この人事で気になることは、若田部氏が副総裁候補に挙がったことである。ご存じのように、日本銀行の金融政策は「量」から「金利」へと政策の基準をシフトさせてきた。しかし、若田部氏を副総裁にすることで、日本政府は不測の事態になれば「量」と「金利」のバランスをとり直す役割を若田部氏に期待しているのである。その若田部氏であるが、通信社とのインタビューで、さらなる追加緩和を主張している。その主張は、①長期国債買入れを90兆円へ引き上げること②インフレ目標を3%へ引き上げること③名目GDP600兆円(2020年度まで)を目標とすること−である。

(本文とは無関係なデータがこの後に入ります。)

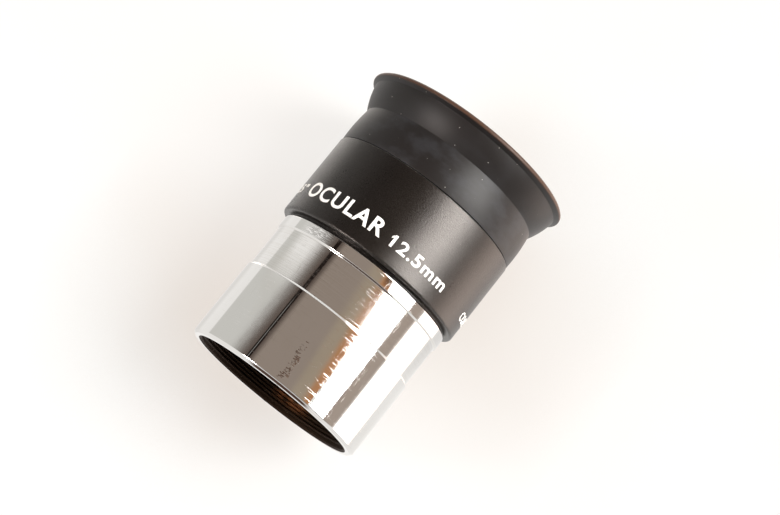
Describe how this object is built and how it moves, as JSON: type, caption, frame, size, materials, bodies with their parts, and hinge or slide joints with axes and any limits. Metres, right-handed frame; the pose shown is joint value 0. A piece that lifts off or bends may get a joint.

※ 政府、あるいは中央銀行による外国為替市場への介入のうち、外貨の売買に伴う金融市場の需給変動に対して、公開市場操作(オペ)による相殺措置を行わない介入手法のことをいう(野村證券:証券用語集より)。
金利の舵取り
新体制のもとで、一番厄介な問題は金利のコントロールであろう。ご承知のように、日本は1000兆円を超える債務残高の問題を抱えている。そのため、日本銀行(※※)が無理やり長期金利をコントロールすることは意味があるとバーナンキ元米連邦準備制度理事会(FRB)議長も指摘している。しかし、FRBが金融緩和の正常化を目指し、欧州中央銀行(ECB)が金融緩和の出口を模索する中で、日本銀行が長期金利を今まで同様にコントロールすることが可能であるか。
おそらく可能であろうが、日本銀行がさらに金利を押し下げる金融政策を行えば、金融機関の経営が厳しくなるだけでなく、株価がさらに上がり将来それが暴落する伏線を作ることになる。一方で、金融緩和政策の正常化を推し進めれば、不動産業などが壊滅し、日本経済は瀕死の状態になるであろう。そこで、日本銀行は微妙な舵取りが迫られることになる。
※※ Yield Curve Control(長短金利の操作):政策金利残高にマイナス0.1%の金利を適用、10年物国債金利をおおむねゼロ%に誘導。
為替の動向
日本銀行による無理やりな金利コントロールと海外の長期金利の上昇による金利差により、円債から外債へのポート・フォリオ効果 などを通じて過度な円高は抑制されるであろう。しかしながら、日本銀行は国際的な取り決め(金融緩和政策を乱用してはいけない)を厳守しなければならない。
そのため、日本政府がさらなる継続した円安を望むなら、次なる為替政策を考えなければならない。しかし、米国がそれを受け入れるかどうか、投資家は吟味する必要がある。
米商務省は通商拡大法232条に基づき、鉄鋼やアルミの輸入増が安保上の脅威になっていると指摘している。昨年からこの連載で繰り返し述べているが、貿易問題、レパトリ減税、地政学的リスクなど金利差以外にも為替に大きく影響を与える要因がある。読者の皆さまには、 そのような要因にも目を向けて取引していただきたい。
日本銀行の人事から、ドル円相場が不安定になることはないであろう。理由はご披露できないが、今回の人事は微妙にバランスがとれている。醸造蔵は同じであるが、味が異なる桜酒(甘いのから辛いのまで)を用意した。